There are no truly great teams in college football this season, which means that a pretty good one, flawed but formidable, is going to win the national championship Jan. 7 at Sun Life Stadium.

That’s the only guarantee coming out of Saturday night’s double-knockout of Kansas State and Oregon, perfect no more. Everything else is on hold, including Notre Dame’s presumed date with destiny as the new No. 1 and Alabama’s divine right of kings as the SEC standard-bearer.

There still are games to be played, which means there still is chaos in the kettle.

Why not 10-1 Florida, then, if a USC upset of Notre Dame makes it necessary to sift through the one-loss teams for somebody worthy of a monster national championship mulligan?

Well, other than the probability that the Gators probably won’t have just one loss after this week’s game at Florida State, there are strong signals that Will Muschamp’s guys are out of gas.

Jacksonville State, which has one of the worst defenses in the lower-division FCS, limited Florida to one offensive touchdown last week. Before that, a Louisiana team from Lafayette and not from Baton Rouge was all lined up for overtime in the Swamp until the Gators were saved by a blocked punt at the buzzer.

The best thing for Florida would be for the season to end today, while those early-season wins over LSU, South Carolina and Texas A&M still have some resonance around the rest of the country. Funny thing is, FSU has no interest right now in running down the Gators’ reputation.

Even at 10-1, the Seminoles need more help than an ACC title can give them while lining up for last-second consideration in any BCS implosion scenario. An impressive win over Florida, No. 4 by default in the rapidly-recalibrated rankings, is Jimbo Fisher’s only hope for a big poll vault.

No use griping about FSU being left on the outside of all this at No. 10. Only one ranked team has shown up on the Seminoles’ schedule thus far. Just wait, though, for the four-team playoff that’s been approved for 2014, when the culling of borderline championship contenders will be messier yet.

Even with the current formula of two top teams paired in the championship game and nothing more, there is no end to the possibilities that remain.

Just let Notre Dame lose to USC, an upset option no stranger than the Irish getting pushed into triple overtime by 4-6 Pittsburgh earlier this year. Throw in an Alabama loss to Georgia in the SEC title game.

Don’t say neither of those could happen, either, unless you picked Baylor to score 52 points against Kansas State instead of the other way around.

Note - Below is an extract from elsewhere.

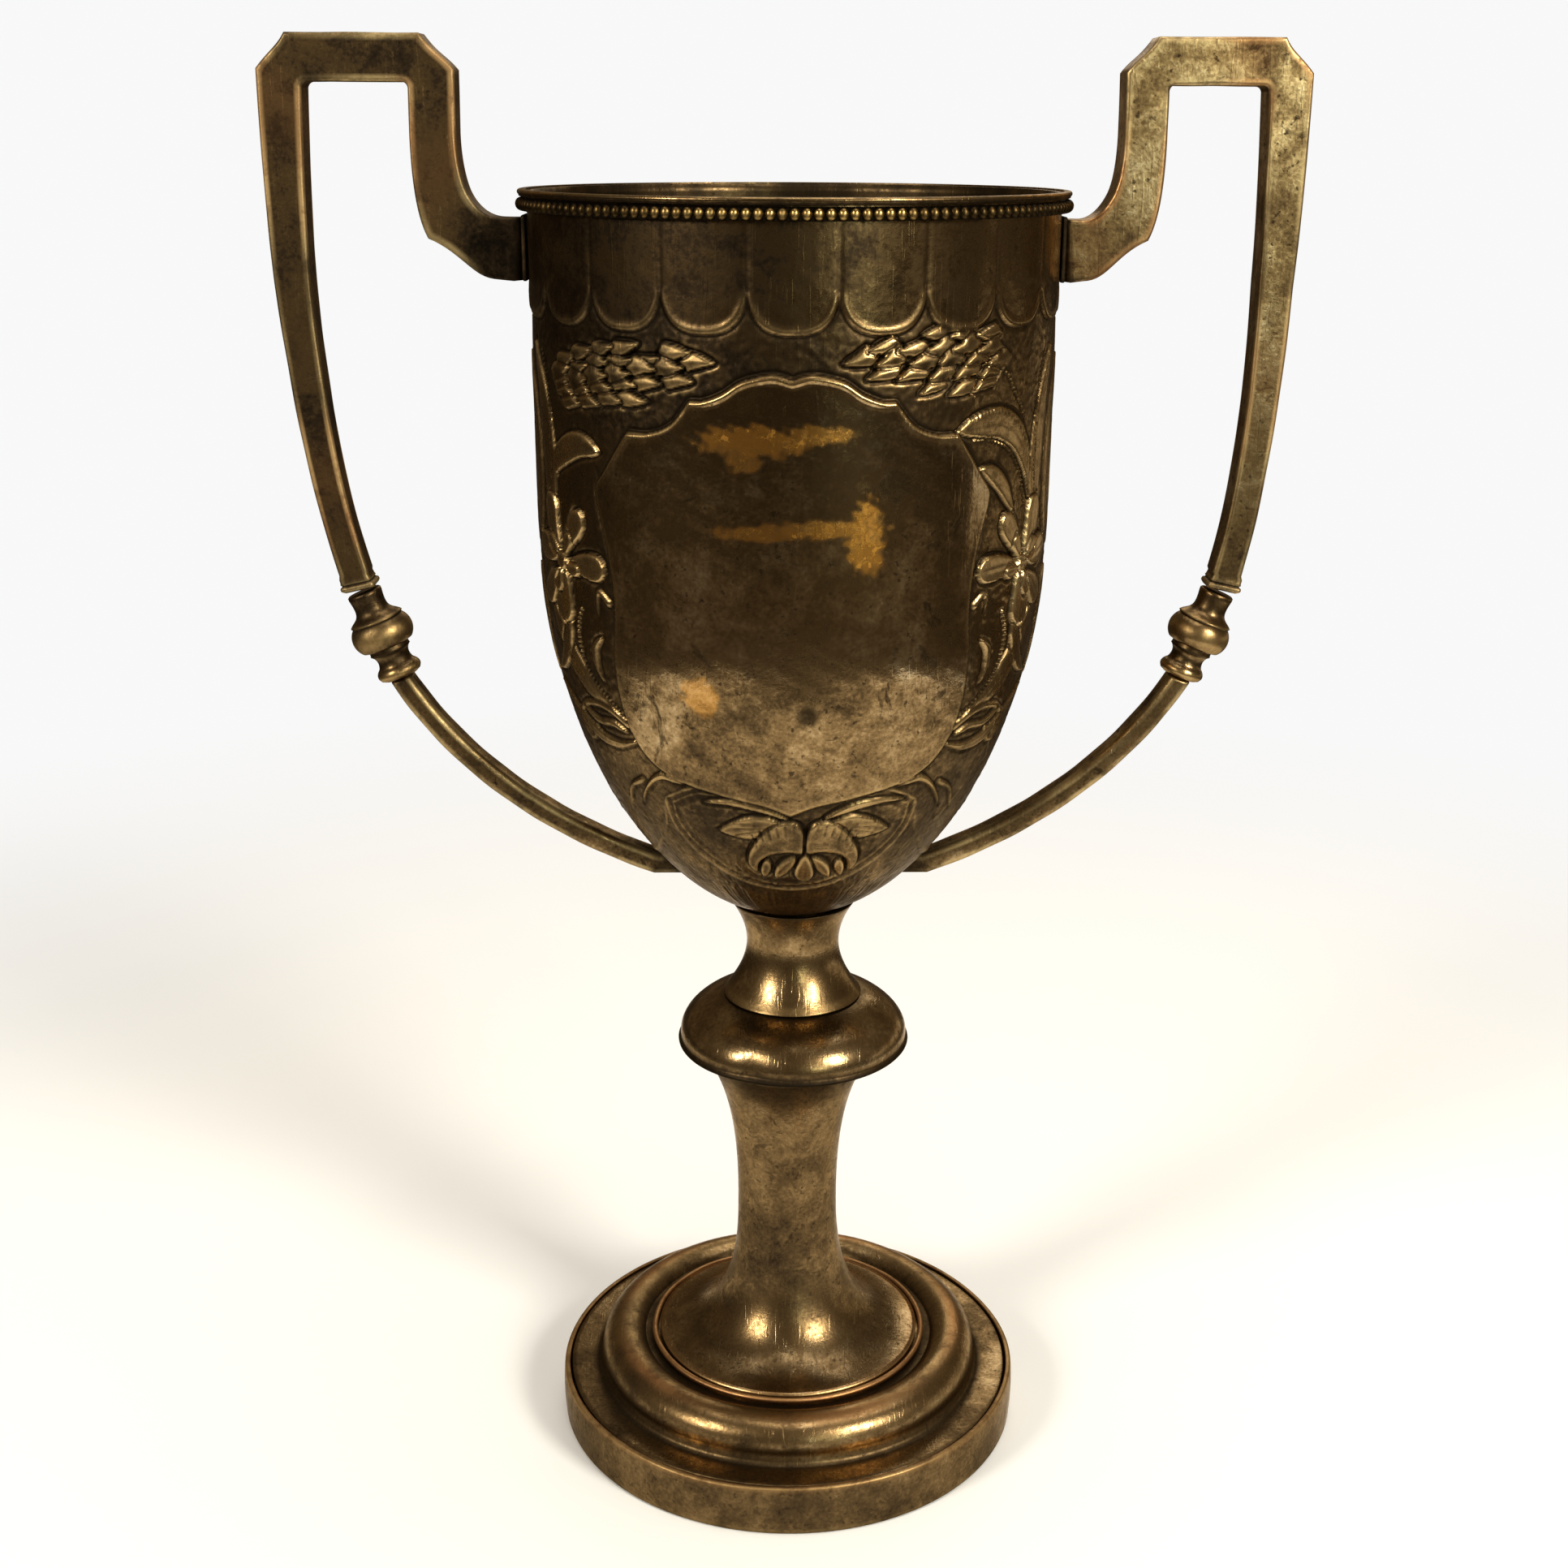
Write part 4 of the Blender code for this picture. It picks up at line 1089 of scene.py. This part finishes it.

Go tumbling all the way down this rabbit hole and you can find almost anything waiting, including a Georgia-Florida rematch in the BCS title game. Think of that, the World’s Largest Outdoor Oops, but don’t think of it for long. I’m guessing that the voters in the BCS human polls would slip Oregon or somebody else in there ahead of the Gators before accepting yet another galling SEC rematch.

All the same, it’s actually kind of refreshing every now and then to look up in late November and know that whoever wins the national championship will look upon it as some sort of miracle. Even the unbeaten Irish needed a 1-2 upset combo Saturday to move into the BCS inner circle. Even Alabama appeared briefly to be locked out of its national title defense following a loss to Texas A&M.

The title game odds are much longer, almost impossibly so, for FSU and Florida, but since when has the tunnel vision gotten so bad around here that these two programs could run up a combined record of 20-2 at the time of their meeting and not bring an earthquake?

To snap FSU’s two-game winning streak in the series, the Gators will have to pitch something close to a shutout against a Seminoles offense that’s averaging nearly 500 yards per game. It’s the only chance the gummed-up Florida offense has of keeping pace, but the Gators did limit the Seminoles to 95 yards of total offense a year ago.

More weirdness clearly is in order, in this game and every other. BCS fever is far from breaking, no matter how much we twitch.